▸ **RECORDED INFORMATION**

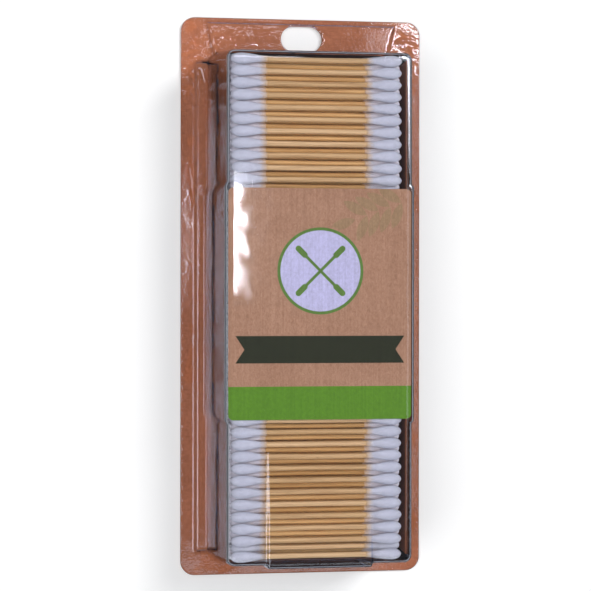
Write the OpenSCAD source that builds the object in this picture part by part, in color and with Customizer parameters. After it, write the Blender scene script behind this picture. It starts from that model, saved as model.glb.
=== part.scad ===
// Blister pack of cotton swabs, lying on its back.
// X runs across the pack, Y towards the hang hole and Z out of the clear front.
// The origin is under the middle of the card.

/* [Swabs] */
// Length of one swab, tip to tip
swab_len = 76; // [60:1:90]
// Widest diameter of a cotton head
head_d = 5.2; // [4.6:0.1:6]
// Length of the cotton on each end
cotton_len = 16; // [12:0.5:20]
// Distance from the tip to the widest place of the cotton
head_peak = 4.5; // [3:0.5:6]
// Thickness of the cotton over the end of the stick
tip_cover = 1.6; // [1:0.1:2.5]
// Radius of the flat spot on the tip of a head
tip_flat_r = 0.5; // [0.3:0.1:1]
// Thickness of the cotton where it thins out on the stick
cotton_edge = 0.12; // [0.08:0.01:0.3]
// Diameter of a stick
stick_d = 2.4; // [1.8:0.1:2.8]
// Space between neighbouring cotton heads
head_gap = 0.06; // [0.03:0.01:0.2]

/* [Stack] */
// Swabs in a row of the front layer
row_count = 41; // [12:1:50]
// Layers from the back to the front
layer_count = 12; // [3:1:14]
// Step down of each of the two squeezed swabs at the foot of the front layer
squeeze_step = 3.4; // [2.8:0.1:4.4]
// Space between the stack and each end wall
end_gap = 0.5; // [0.2:0.1:2]
// Space between the swabs and the left wall
left_gap = 1.25; // [0.6:0.05:3]
// Space between the swabs and the right wall
right_gap = 3.65; // [0.6:0.05:8]
// Space between layers of the pack that lie on each other
lay_gap = 0.05; // [0.02:0.01:0.2]

/* [Card] */
// Thickness of the board
card_t = 0.5; // [0.3:0.05:0.8]
// Corner radius of the card and of the clear flange
card_corner_r = 6.5; // [3:0.5:10]
// Width of the flange beside the bubble
side_margin = 11.95; // [9:0.05:20]
// Height of the header above the bubble
header_h = 15.3; // [14:0.1:30]
// Height of the flange below the bubble
foot_margin = 5.7; // [4:0.1:15]
// Corner radius of the window
window_corner_r = 8; // [3:0.5:12]
// Space between the edge of the window and the bubble
window_gap = 0.15; // [0.05:0.05:0.5]
// Length that each end of a flap is cut back from the window
flap_cut_back = 8.2; // [4:0.1:20]

/* [Hang hole] */
// Width of the hang hole
hole_w = 19.5; // [10:0.5:32]
// Height of the hang hole
hole_h = 12; // [5:0.5:12.5]
// Distance from the top of the card to the middle of the hang hole
hole_drop = 9.1; // [8:0.1:12]

/* [Clear shell] */
// Thickness of the clear film
film_t = 0.4; // [0.25:0.05:0.6]
// Draft of the long walls in degrees
side_draft = 3.8; // [1:0.1:8]
// Draft of the end walls in degrees
end_draft = 7; // [2:0.1:10]
// Corner radius of the bubble at the flange
bubble_base_r = 8.4; // [4:0.1:12]
// Corner radius of the bubble at the front
bubble_front_r = 3.2; // [1.5:0.1:5]
// Rounding between the walls and the front
front_edge_r = 1.3; // [0.8:0.1:3]
// Width of the raised step along each long side
rail_w = 6; // [3:0.5:8]
// Height of the raised step
rail_h = 1.6; // [0.8:0.1:3]
// Height of the raised panel in the header
panel_h = 1.1; // [0.5:0.1:2]
// Space between the raised panel and the top of the card
panel_drop = 1.7; // [1:0.1:2.5]
// How far the top corners of the panel stand outside the bubble
panel_flare = 1; // [0:0.1:3]
// How far each side of the panel leans in on the way down
panel_taper = 3.8; // [1:0.1:6]
// Width of the finger bulge in the foot wall
bulge_w = 47; // [30:1:60]
// How far the bulge stands out of the foot wall at the front
bulge_out = 1.6; // [1:0.1:5.5]
// Length of the bulge up the front
bulge_len = 57; // [30:1:60]
// How far the bulge stands out of the front
bulge_rise = 0.9; // [0.4:0.1:1.5]

/* [Label] */
// Width of the label card
label_w = 81; // [60:0.5:90]
// Height of the label card
label_h = 101; // [90:1:110]
// Thickness of the label card
label_t = 0.35; // [0.2:0.05:0.6]
// Corner radius of the label card
label_corner_r = 2.2; // [1:0.1:5]
// Space between each side of the label and the rounded edge of the front
label_gap = 0.05; // [0.05:0.05:0.5]
// Space between each end of the label and the step that holds it
label_end_gap = 0.85; // [0.3:0.05:1.5]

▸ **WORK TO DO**
List all lines where "part" occurs.

▸ **FINAL RESULT**
Write the OpenSCAD source that builds the object in this picture part by part, in color and with Customizer parameters. After it, write the Blender scene script behind this picture. It starts from that model, saved as model.glb.
=== part.scad ===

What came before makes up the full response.